» Do this
Give back exactly the lines running from the line that holds "What OpenSCAD source" through the line that holds "x = -reach.", ends included, and no other lines.
* Start Exercise input *
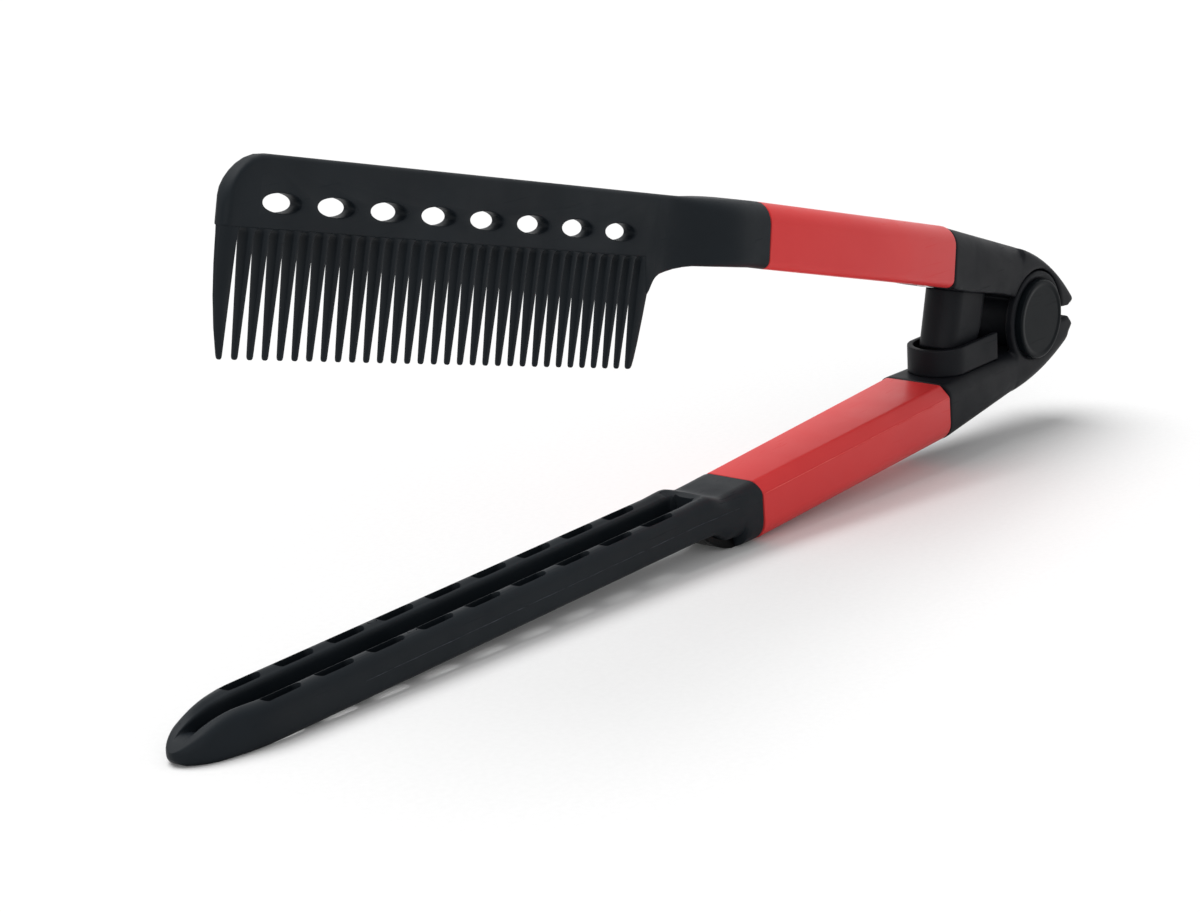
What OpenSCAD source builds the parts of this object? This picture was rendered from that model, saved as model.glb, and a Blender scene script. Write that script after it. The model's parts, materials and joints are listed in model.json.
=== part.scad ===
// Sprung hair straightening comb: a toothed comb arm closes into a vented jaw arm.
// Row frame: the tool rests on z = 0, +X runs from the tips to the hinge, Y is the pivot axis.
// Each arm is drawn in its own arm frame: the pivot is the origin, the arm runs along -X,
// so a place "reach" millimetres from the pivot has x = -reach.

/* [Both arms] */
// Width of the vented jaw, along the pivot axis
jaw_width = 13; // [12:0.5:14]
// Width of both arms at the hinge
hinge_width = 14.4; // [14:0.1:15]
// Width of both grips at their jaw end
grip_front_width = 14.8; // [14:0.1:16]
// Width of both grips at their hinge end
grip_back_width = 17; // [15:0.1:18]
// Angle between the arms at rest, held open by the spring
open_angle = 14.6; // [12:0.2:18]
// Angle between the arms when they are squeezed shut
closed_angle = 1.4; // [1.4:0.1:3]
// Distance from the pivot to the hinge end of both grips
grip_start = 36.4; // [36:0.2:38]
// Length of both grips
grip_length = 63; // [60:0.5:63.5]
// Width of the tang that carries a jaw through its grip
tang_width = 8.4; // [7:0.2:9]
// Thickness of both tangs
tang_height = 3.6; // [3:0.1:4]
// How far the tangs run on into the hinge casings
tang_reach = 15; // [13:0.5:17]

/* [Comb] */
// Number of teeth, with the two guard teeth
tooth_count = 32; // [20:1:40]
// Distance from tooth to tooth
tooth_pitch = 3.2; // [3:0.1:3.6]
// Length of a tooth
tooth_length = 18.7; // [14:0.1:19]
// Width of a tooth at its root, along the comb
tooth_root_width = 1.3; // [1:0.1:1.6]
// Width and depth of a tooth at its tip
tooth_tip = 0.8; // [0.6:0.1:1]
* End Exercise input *
* Start Exercise input *
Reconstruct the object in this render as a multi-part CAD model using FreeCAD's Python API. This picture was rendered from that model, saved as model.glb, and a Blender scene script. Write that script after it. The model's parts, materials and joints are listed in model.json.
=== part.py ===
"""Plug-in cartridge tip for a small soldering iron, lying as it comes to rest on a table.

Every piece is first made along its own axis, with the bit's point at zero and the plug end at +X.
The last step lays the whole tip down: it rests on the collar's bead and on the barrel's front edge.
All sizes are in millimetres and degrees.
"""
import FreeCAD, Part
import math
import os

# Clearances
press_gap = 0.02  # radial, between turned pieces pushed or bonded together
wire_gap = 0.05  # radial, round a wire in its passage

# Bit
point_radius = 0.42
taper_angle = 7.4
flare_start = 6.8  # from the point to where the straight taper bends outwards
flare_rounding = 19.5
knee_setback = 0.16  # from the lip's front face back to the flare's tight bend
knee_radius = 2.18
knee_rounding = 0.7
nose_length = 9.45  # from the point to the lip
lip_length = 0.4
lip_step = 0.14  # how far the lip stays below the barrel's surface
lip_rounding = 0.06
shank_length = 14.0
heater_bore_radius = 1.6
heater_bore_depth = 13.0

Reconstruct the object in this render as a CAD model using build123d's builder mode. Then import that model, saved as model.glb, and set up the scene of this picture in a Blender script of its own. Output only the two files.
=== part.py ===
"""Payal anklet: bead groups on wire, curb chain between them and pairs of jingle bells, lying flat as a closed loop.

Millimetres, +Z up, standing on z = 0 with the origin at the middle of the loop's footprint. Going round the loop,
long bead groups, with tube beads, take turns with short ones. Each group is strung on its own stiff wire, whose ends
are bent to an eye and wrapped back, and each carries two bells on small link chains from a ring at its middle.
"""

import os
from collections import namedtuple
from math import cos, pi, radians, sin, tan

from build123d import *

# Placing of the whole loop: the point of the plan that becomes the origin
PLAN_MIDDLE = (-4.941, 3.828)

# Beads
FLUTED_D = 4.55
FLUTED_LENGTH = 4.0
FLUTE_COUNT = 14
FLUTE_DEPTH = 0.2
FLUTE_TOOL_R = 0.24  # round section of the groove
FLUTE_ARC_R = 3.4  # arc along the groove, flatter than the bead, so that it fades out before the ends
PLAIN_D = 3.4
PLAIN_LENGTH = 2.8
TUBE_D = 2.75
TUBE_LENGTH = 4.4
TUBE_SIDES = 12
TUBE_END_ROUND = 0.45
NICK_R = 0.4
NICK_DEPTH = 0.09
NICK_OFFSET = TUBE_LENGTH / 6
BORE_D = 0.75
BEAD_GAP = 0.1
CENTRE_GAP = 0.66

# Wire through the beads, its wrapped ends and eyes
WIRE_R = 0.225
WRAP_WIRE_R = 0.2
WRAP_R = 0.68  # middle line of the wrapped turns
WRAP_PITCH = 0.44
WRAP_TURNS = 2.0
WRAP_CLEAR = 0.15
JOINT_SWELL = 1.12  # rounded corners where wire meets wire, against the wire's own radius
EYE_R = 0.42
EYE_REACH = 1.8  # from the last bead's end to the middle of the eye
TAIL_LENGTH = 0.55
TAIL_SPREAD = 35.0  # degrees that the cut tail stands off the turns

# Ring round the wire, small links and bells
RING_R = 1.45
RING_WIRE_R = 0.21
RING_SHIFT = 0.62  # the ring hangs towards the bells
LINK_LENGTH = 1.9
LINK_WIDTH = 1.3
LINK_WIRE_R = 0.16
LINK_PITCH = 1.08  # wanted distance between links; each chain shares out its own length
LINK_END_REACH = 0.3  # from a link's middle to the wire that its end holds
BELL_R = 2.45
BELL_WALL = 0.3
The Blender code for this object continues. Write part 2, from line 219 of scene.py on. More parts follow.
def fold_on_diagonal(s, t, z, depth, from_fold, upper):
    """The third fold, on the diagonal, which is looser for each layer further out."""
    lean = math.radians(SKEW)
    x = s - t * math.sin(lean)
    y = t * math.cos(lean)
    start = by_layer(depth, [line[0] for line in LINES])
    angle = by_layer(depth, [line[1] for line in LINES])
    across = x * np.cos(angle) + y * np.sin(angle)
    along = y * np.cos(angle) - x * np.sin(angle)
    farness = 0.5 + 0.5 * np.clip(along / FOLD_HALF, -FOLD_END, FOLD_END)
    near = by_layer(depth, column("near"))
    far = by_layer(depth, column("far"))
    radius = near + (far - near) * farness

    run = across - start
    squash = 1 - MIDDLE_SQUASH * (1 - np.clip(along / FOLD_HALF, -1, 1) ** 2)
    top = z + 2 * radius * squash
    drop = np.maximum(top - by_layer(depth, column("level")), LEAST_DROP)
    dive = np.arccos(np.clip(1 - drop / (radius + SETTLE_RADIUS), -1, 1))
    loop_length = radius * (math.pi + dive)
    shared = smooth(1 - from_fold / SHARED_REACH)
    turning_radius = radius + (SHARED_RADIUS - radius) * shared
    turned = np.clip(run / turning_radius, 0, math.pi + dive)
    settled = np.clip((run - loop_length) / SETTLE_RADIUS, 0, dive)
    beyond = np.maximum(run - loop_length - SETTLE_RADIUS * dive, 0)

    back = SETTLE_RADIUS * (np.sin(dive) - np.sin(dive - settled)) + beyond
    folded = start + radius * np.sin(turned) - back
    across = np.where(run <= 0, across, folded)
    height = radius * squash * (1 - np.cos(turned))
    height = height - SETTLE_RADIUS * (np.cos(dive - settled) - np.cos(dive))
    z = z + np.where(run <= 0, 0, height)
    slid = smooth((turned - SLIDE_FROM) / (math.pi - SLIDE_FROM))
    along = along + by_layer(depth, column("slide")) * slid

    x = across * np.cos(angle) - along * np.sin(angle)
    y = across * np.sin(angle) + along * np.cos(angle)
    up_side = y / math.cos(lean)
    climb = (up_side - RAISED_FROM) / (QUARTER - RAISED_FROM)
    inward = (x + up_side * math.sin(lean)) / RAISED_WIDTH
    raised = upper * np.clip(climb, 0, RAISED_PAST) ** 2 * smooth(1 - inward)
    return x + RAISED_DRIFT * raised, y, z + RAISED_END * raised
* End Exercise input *
» Exercise output
What OpenSCAD source builds the parts of this object? This picture was rendered from that model, saved as model.glb, and a Blender scene script. Write that script after it. The model's parts, materials and joints are listed in model.json.
=== part.scad ===
// Sprung hair straightening comb: a toothed comb arm closes into a vented jaw arm.
// Row frame: the tool rests on z = 0, +X runs from the tips to the hinge, Y is the pivot axis.
// Each arm is drawn in its own arm frame: the pivot is the origin, the arm runs along -X,
// so a place "reach" millimetres from the pivot has x = -reach.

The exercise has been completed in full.